From now onward, the old foreground-colours yellow and red—the Classical tones—are employed more and more rarely and always as deliberate contrasts to the distances and depths that they are meant to set off and emphasize (Vermeer in particular, besides of course Rembrandt). This atmospheric brown, which was entirely alien to the Renaissance, is the unrealest colour that there is. It is the one major colour that does not exist in the rainbow. There is white light, and yellow and green, and red and other light of the most entire purity. But a pure brown light is outside the possibilities of the Nature that we know. All the greenish-brown, silvery, moist brown, and deep gold tones that appear in their splendid variety with Giorgione, grow bolder and bolder in the great Dutch painters and lose themselves towards the end of the 18th Century, have the common quality that they strip nature of her tangible actuality. They contain, therefore, what is almost a religious profession of faith; we feel that here we are not very far from Port Royal, from Leibniz. With Constable on the other hand—who is the founder of the painting of Civilization—it is a different will that seeks expression; and the very brown that he had learnt from the Dutch meant to him not what it had meant to them—Destiny, God, the meaning of life—but simply romance, sensibility, yearning for something that was gone, memorial of the great past of the dying art. In the last German masters too—Lessing, Marées, Spitzweg, Diez, Leibl[[316]]—whose belated art is a romantic retrospect, an epilogue, the brown tones appear simply as a precious heirloom. Unwilling in their hearts to part with this last relic of the great style, they preferred to set themselves against the evident tendency of their generation—the soulless and soul-killing generation of plein-air and Haeckel. Rightly understood (as it has never yet been), this battle of Rembrandt-brown and the plein-air of the new school is simply one more case of the hopeless resistance put up by soul against intellect and Culture against Civilization, of the opposition of symbolic necessary art and megalopolitan “applied” art which affects building and painting and sculpture and poetry alike. Regarded thus, the significance of the brown becomes manifest enough. When it dies, an entire Culture dies with it.

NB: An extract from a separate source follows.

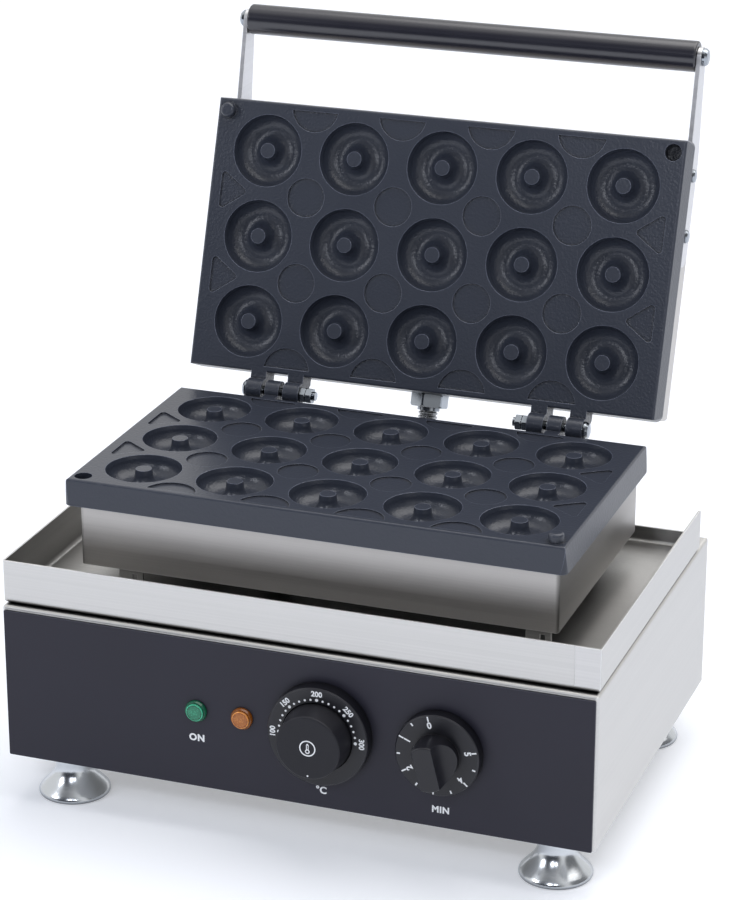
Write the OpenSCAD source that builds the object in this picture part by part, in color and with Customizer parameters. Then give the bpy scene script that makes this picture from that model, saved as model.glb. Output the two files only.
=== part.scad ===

It was the masters who were inwardly greatest—Rembrandt above all—who best understood this colour. It is the enigmatic brown of his most telling work, and its origin is in the deep lights of Gothic church-windows and the twilight of the high-vaulted Gothic nave. And the gold tone of the great Venetians—Titian, Veronese, Palma, Giorgione—is always reminding us of that old perished Northern art of glass painting of which they themselves know almost nothing. Here also the Renaissance with its deliberate bodiliness of colour is seen as merely an episode, an event of the very self-conscious surface, and not a product of the underlying Faustian instinct of the Western soul, whereas this luminous gold-brown of the Venetian painting links Gothic and Baroque, the art of the old glass-painting and the dark music of Beethoven. And it coincides precisely in time with the establishment of the Baroque style of colour-music by the work of the Netherlanders Willaert and Cyprian de Rore, the elder Gabrieli, and the Venetian music-school which they founded.

Brown, then, became the characteristic colour of the soul, and more particularly of a historically-disposed soul. Nietzsche has, I think, spoken somewhere of the “brown” music of Bizet, but the adjective is far more appropriate to the music which Beethoven wrote for strings[[317]] and to the orchestration that even as late as Bruckner so often fills space with a browny-golden expanse of tone. All other colours are relegated to ancillary functions—thus the bright yellow and the vermilion of Vermeer intrude with the spatial almost as though from another world and with an emphasis that is truly metaphysical, and the yellow-green and blood-red lights of Rembrandt seem at most to play with the symbolism of space. In Rubens, on the contrary—brilliant performer but no thinker—the brown is almost destitute of idea, a shadow-colour. (In him and in Watteau, the “Catholic” blue-green disputes precedence with the brown.) All this shows how any particular means may, in the hands of men of inward depth, become a symbol for the evocation of such high transcendence as that of the Rembrandt landscape, while for other great masters it may be merely a serviceable technical expedient—or in other words that (as we have already seen) technical “form,” in the theoretical sense of something opposed to “content,” has nothing whatever to do with the real and true form of a great work.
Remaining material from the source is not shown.